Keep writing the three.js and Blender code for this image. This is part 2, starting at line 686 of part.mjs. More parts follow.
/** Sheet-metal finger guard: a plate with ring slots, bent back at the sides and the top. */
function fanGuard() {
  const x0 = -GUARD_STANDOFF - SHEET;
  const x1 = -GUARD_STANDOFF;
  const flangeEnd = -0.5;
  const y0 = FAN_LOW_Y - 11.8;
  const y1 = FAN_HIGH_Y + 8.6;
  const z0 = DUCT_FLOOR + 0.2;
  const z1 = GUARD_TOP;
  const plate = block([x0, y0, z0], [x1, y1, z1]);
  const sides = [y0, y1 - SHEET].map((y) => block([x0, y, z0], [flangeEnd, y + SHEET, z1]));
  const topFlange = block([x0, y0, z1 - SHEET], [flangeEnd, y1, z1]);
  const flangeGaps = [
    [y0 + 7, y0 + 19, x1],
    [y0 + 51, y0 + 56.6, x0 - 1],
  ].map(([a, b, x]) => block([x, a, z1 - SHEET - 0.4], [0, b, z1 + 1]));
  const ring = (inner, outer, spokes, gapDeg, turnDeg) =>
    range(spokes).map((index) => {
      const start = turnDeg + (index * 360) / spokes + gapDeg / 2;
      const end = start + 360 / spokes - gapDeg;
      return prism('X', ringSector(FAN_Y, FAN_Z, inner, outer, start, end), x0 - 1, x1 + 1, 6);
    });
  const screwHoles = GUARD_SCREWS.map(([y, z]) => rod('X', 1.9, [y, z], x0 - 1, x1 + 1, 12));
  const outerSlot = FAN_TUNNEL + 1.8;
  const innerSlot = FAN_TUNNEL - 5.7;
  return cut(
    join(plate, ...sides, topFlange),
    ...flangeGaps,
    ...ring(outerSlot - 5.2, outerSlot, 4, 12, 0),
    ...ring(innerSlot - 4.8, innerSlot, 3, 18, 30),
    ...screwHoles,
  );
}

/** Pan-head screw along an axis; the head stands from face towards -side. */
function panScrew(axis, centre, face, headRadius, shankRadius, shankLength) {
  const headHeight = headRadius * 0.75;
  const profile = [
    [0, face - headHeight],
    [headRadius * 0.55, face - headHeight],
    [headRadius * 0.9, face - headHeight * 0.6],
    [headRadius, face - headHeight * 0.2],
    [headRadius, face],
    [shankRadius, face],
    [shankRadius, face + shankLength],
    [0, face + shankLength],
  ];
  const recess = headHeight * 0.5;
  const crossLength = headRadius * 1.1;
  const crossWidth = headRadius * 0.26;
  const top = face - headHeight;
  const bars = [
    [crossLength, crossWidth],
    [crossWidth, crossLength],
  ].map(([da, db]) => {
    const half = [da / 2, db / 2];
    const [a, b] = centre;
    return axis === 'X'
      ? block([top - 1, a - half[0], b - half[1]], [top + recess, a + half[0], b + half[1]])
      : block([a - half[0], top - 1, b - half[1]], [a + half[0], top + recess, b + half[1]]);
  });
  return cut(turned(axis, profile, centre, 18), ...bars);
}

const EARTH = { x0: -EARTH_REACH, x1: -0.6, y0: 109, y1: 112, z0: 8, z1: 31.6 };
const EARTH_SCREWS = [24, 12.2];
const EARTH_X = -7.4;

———

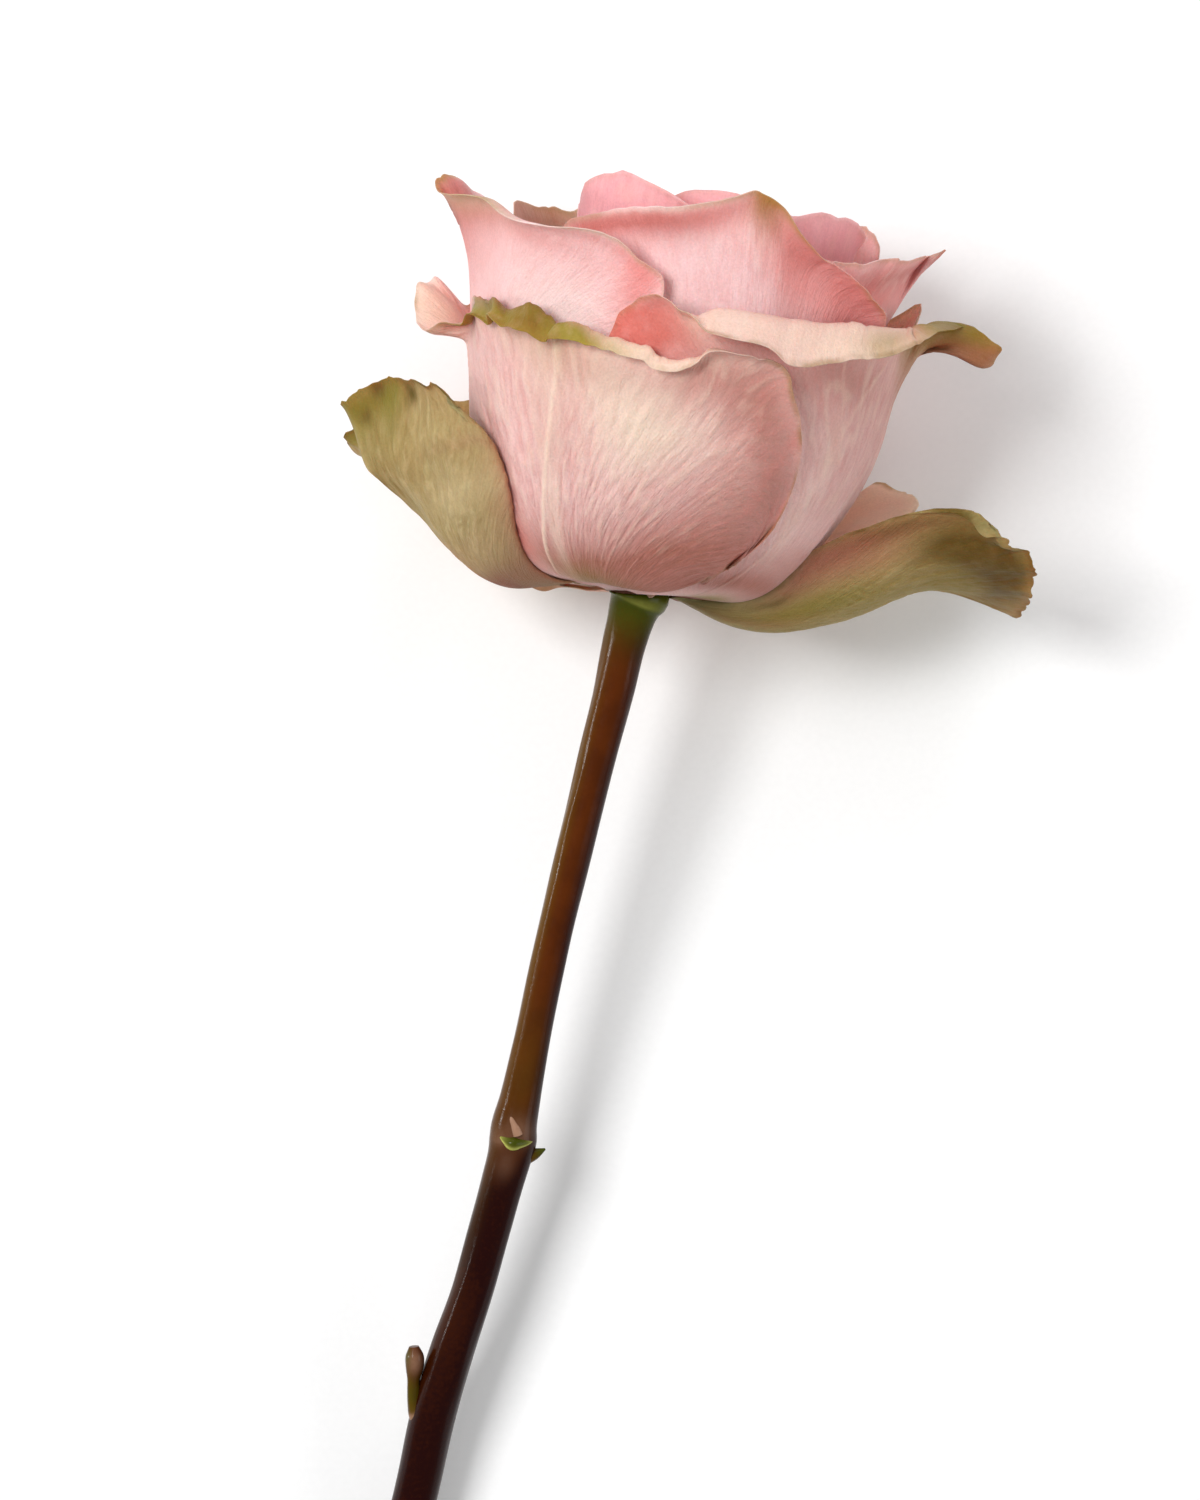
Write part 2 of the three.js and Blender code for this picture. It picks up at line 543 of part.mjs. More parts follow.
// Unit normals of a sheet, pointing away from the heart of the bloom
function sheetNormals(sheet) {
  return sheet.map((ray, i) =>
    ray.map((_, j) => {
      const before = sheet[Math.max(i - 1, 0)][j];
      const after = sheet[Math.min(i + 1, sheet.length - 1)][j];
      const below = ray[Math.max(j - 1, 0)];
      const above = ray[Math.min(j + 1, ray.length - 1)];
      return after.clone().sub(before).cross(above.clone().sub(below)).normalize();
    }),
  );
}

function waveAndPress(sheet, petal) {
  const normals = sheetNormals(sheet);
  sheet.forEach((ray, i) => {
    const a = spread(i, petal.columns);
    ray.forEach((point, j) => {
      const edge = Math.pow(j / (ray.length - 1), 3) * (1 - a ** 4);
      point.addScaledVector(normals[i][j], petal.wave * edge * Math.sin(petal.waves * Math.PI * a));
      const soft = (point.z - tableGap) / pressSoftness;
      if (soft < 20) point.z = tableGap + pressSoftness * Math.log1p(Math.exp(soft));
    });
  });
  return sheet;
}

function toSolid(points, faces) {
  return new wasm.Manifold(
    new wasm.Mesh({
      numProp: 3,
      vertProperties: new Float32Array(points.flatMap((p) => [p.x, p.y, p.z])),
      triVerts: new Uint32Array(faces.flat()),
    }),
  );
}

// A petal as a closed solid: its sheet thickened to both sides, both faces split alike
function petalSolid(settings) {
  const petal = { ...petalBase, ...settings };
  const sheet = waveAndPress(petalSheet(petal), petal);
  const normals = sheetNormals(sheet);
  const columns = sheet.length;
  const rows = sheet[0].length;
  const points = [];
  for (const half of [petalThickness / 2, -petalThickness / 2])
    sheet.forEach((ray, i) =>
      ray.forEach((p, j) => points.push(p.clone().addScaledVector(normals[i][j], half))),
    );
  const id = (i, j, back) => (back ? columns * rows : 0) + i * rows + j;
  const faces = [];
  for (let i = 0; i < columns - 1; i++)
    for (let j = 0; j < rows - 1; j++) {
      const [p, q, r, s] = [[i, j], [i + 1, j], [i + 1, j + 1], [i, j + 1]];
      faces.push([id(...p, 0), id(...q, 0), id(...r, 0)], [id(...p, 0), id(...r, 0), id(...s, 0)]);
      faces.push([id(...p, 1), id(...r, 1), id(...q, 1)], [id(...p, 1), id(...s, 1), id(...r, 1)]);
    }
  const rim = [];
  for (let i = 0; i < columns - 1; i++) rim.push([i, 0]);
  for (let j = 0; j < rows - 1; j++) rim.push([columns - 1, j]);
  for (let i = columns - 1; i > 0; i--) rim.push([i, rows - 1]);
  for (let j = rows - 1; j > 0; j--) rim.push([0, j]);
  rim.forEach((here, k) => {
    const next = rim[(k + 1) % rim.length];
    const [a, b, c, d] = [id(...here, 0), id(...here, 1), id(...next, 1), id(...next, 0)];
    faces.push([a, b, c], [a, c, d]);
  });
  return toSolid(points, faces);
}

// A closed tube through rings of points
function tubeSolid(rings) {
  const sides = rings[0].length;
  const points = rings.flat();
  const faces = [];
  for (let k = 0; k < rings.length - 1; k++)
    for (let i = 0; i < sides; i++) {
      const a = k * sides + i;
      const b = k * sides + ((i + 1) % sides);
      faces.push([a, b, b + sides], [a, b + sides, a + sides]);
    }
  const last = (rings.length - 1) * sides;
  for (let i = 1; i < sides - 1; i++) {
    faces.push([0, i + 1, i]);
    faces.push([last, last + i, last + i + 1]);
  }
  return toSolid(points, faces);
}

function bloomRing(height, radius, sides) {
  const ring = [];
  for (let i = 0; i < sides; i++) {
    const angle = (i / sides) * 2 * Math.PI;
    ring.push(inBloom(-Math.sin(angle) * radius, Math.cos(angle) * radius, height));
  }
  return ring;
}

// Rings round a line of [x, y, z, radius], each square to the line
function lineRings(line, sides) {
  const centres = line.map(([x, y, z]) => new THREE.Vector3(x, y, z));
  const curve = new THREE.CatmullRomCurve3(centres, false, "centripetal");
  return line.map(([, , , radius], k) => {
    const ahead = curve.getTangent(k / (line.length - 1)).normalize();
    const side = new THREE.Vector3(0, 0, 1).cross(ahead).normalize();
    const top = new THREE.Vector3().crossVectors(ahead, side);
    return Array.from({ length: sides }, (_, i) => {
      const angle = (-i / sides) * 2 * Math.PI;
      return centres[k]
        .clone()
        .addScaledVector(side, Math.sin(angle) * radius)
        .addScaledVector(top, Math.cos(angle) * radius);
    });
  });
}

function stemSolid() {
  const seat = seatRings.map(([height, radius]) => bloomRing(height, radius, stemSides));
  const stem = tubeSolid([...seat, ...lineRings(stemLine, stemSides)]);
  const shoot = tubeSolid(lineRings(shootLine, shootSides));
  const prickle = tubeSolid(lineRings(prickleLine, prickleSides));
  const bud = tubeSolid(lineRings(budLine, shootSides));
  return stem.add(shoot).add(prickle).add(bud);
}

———

### WRITTEN PROBLEM
From the listing above, copy every line that holds the string "this".

### RESULT
Keep writing the three.js and Blender code for this image. This is part 2, starting at line 686 of part.mjs. More parts follow.
Write part 2 of the three.js and Blender code for this picture. It picks up at line 543 of part.mjs. More parts follow.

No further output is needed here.